** Begin **
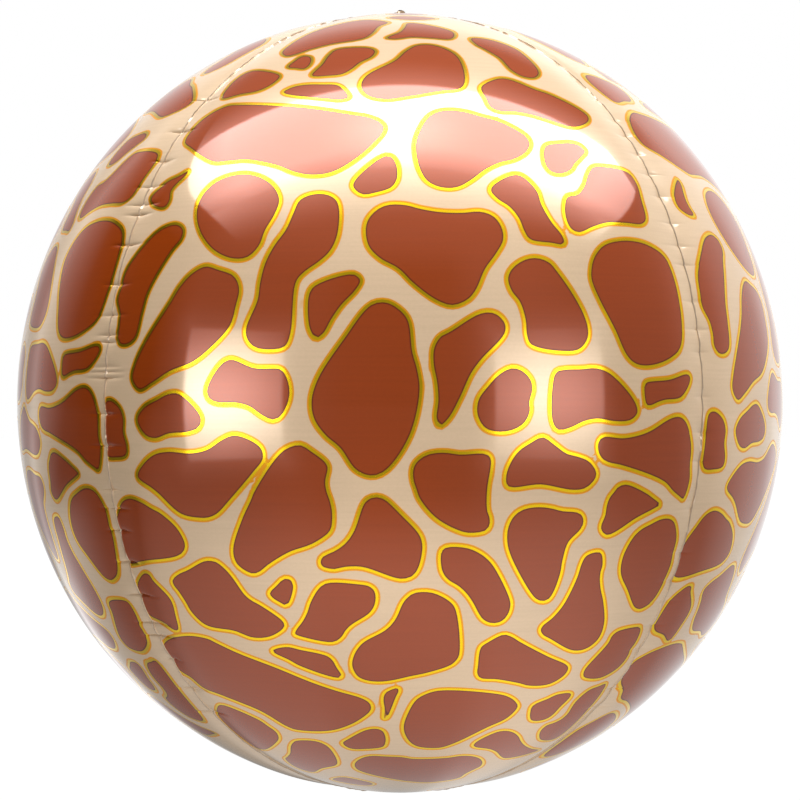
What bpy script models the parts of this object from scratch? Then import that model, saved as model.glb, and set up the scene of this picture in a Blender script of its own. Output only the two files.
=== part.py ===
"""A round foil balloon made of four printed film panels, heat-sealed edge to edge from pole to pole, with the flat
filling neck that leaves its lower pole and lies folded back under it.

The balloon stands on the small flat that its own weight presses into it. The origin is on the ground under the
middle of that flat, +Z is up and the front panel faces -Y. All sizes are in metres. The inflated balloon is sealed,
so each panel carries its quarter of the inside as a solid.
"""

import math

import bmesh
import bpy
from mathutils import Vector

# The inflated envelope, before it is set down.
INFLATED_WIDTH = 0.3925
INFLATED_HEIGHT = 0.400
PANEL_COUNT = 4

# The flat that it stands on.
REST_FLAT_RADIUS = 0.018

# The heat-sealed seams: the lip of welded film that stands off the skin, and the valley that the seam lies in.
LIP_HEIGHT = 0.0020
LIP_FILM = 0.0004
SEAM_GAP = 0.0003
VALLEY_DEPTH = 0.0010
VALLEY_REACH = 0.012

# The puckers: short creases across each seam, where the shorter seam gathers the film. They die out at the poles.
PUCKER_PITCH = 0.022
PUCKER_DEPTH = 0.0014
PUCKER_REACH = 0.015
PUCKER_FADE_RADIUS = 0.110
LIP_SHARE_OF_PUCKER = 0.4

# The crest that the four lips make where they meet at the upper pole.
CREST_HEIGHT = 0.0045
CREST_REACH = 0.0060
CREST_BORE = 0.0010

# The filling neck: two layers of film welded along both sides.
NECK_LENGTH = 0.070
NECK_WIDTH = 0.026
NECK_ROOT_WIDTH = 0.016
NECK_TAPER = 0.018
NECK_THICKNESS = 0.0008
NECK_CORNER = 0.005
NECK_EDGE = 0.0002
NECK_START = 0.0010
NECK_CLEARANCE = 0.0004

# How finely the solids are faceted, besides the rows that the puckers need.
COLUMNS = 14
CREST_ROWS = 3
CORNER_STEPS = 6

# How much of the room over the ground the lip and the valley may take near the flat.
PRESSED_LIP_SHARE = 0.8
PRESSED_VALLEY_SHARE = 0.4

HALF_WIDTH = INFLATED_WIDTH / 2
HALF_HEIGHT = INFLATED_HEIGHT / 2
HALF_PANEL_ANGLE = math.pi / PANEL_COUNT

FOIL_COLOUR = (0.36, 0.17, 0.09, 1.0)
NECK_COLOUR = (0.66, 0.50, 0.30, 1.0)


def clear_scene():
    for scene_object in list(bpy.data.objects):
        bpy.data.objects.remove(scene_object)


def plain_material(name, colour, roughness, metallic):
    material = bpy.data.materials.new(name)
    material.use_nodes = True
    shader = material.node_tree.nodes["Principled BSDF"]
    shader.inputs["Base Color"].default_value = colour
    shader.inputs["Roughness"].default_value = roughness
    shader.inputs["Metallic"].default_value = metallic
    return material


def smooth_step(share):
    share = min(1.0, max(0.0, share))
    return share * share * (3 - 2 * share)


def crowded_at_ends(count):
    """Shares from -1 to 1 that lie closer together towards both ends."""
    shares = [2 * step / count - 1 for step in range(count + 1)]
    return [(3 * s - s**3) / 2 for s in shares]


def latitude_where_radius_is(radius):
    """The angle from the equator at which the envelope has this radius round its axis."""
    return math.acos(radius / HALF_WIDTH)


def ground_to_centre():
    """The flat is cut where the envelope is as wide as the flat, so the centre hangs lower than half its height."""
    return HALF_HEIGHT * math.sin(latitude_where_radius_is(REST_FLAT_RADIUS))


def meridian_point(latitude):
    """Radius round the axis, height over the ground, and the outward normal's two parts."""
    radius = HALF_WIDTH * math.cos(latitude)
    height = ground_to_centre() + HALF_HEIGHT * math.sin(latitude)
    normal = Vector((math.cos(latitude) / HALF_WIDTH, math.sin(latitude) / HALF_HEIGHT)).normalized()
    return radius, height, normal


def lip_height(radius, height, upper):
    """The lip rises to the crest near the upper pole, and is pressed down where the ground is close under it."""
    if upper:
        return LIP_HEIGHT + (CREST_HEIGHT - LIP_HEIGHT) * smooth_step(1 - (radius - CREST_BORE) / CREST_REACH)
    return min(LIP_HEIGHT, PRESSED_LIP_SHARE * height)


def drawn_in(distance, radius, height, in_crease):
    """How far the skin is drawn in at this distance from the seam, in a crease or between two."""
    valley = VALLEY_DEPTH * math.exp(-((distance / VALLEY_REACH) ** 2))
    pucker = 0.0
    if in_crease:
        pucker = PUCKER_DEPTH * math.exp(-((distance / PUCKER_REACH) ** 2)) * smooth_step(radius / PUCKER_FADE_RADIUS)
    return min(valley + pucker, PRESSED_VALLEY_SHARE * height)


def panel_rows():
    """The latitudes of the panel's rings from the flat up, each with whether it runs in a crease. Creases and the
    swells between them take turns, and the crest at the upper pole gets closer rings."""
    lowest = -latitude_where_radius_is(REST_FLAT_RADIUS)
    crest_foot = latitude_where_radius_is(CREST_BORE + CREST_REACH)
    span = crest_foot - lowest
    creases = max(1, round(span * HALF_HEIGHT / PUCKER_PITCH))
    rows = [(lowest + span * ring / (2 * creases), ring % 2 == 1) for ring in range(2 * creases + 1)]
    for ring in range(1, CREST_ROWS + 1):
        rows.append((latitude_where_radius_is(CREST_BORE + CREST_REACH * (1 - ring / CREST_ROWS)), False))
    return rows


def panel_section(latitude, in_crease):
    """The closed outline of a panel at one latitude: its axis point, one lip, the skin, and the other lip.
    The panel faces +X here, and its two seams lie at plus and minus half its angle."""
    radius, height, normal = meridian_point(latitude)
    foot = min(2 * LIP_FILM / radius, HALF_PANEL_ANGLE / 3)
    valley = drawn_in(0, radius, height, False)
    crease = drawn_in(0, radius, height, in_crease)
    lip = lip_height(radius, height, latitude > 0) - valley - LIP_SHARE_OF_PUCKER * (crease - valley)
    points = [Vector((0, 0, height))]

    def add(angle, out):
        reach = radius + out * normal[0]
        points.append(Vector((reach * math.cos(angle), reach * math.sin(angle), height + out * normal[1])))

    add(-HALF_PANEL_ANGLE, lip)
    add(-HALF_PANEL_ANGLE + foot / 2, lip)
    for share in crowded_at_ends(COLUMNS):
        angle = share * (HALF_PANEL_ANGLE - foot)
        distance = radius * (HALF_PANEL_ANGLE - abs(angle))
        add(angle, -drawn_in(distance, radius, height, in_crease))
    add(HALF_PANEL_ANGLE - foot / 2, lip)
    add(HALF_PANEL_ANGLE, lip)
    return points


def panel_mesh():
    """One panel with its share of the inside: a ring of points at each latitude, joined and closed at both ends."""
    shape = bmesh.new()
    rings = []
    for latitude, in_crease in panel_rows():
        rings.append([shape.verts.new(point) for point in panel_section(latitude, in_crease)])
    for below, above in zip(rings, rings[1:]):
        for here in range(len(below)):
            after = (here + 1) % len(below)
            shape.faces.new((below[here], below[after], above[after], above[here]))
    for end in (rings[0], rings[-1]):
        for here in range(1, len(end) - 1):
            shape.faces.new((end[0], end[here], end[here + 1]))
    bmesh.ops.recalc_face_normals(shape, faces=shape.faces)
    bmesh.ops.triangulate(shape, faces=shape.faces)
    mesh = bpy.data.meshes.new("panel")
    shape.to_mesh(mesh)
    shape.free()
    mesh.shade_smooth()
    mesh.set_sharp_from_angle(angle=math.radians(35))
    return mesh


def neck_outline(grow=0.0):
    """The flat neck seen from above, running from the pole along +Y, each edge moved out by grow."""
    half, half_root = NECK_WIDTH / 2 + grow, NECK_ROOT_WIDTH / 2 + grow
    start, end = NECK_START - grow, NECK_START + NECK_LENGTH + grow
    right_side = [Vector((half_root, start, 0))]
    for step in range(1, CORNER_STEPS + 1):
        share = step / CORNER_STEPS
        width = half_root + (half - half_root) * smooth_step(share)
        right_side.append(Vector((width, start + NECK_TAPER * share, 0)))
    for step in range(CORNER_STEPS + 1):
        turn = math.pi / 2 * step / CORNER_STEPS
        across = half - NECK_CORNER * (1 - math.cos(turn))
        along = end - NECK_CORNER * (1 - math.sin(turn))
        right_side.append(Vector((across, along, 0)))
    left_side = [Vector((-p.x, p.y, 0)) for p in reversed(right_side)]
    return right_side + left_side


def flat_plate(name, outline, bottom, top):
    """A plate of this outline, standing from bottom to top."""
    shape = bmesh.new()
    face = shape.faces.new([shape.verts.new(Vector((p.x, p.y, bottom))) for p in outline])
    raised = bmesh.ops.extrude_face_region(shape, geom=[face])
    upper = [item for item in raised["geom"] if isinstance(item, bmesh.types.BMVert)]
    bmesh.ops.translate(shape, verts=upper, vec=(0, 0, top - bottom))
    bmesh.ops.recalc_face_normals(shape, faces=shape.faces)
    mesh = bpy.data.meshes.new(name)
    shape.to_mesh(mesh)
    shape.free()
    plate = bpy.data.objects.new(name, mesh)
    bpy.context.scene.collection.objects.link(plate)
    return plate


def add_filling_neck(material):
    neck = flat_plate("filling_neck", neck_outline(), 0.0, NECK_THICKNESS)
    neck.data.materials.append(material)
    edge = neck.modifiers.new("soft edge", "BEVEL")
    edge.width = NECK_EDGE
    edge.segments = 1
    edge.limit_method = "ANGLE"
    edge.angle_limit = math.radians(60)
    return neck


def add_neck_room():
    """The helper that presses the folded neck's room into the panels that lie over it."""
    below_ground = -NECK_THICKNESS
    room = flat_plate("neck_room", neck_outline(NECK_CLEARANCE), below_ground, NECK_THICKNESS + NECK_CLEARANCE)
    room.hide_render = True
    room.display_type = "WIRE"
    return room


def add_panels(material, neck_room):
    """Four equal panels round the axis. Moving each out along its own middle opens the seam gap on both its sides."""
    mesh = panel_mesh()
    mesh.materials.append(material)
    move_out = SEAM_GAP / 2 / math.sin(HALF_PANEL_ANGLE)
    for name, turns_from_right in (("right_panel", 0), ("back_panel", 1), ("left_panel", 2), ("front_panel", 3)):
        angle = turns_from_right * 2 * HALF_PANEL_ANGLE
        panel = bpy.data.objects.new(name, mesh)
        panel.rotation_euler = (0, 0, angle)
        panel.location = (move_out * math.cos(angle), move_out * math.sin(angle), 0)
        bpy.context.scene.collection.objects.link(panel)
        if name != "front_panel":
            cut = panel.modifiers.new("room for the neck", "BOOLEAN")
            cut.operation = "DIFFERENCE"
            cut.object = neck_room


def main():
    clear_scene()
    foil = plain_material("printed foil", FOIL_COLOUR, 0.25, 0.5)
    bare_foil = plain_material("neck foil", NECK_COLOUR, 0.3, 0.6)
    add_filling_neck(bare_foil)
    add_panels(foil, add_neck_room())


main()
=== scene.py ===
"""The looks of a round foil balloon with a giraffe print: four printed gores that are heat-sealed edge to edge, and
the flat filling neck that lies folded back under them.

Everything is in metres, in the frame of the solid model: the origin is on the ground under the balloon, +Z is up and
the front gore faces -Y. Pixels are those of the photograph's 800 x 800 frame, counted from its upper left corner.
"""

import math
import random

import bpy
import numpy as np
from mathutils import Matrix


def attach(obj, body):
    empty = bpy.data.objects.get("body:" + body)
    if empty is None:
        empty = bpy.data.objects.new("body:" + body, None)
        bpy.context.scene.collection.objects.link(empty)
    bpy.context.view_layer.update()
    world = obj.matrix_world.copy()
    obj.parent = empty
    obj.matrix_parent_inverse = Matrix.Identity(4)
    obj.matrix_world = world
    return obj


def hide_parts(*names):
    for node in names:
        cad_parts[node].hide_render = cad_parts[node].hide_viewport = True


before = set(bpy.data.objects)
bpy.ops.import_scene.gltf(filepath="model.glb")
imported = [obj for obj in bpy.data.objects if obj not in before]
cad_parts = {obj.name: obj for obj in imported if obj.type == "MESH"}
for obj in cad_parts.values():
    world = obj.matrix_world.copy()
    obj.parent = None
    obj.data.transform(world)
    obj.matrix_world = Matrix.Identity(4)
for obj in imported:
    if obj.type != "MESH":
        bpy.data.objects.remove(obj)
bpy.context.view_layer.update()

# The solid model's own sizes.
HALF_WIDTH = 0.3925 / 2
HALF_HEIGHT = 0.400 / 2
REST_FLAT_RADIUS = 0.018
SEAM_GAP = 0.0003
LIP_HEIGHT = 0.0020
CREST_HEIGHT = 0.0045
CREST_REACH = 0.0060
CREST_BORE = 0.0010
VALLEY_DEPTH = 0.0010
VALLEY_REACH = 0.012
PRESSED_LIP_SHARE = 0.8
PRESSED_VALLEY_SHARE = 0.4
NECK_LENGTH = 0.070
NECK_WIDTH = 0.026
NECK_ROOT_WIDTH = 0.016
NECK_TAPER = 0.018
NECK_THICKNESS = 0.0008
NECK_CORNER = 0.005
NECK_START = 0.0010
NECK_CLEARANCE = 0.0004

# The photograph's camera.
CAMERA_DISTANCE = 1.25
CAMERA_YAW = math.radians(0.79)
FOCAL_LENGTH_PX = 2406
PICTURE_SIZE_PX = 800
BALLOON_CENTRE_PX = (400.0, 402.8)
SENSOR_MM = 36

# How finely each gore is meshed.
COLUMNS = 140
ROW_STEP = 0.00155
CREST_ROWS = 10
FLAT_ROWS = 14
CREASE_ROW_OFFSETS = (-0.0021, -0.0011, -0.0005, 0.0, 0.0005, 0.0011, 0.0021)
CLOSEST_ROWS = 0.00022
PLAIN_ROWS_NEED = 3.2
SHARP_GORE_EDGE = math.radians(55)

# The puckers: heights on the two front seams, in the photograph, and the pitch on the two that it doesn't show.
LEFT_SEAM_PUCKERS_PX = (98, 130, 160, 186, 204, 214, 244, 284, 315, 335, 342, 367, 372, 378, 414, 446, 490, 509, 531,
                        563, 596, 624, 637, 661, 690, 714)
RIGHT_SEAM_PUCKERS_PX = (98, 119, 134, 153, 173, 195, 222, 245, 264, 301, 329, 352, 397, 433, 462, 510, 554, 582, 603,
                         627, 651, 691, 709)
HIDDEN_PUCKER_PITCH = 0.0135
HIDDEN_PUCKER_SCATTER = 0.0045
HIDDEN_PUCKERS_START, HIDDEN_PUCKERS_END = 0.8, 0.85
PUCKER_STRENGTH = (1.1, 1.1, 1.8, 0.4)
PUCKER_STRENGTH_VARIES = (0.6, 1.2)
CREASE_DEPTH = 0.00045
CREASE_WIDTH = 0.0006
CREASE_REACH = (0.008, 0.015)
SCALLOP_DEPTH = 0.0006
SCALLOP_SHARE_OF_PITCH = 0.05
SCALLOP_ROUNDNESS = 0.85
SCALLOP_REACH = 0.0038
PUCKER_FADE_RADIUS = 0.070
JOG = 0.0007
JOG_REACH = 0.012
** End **
_WHAT THE EXERCISE ASKS:_ Set down, exactly as written, each line of the data from its opening line through the one containing "filling neck that leaves". Output nothing more.

_REPLY TO THE TASK:_
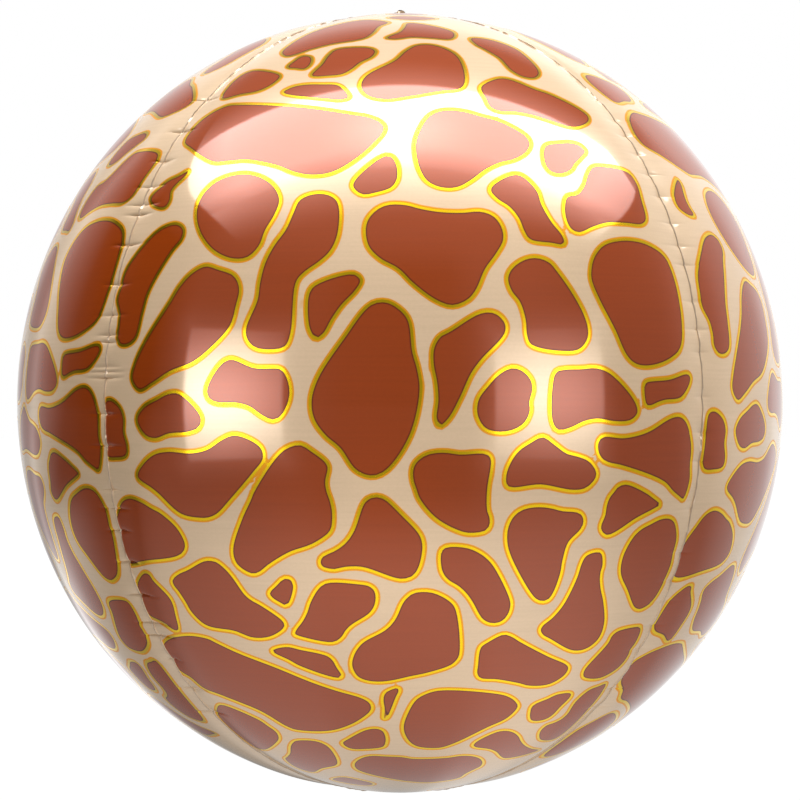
What bpy script models the parts of this object from scratch? Then import that model, saved as model.glb, and set up the scene of this picture in a Blender script of its own. Output only the two files.
=== part.py ===
"""A round foil balloon made of four printed film panels, heat-sealed edge to edge from pole to pole, with the flat
filling neck that leaves its lower pole and lies folded back under it.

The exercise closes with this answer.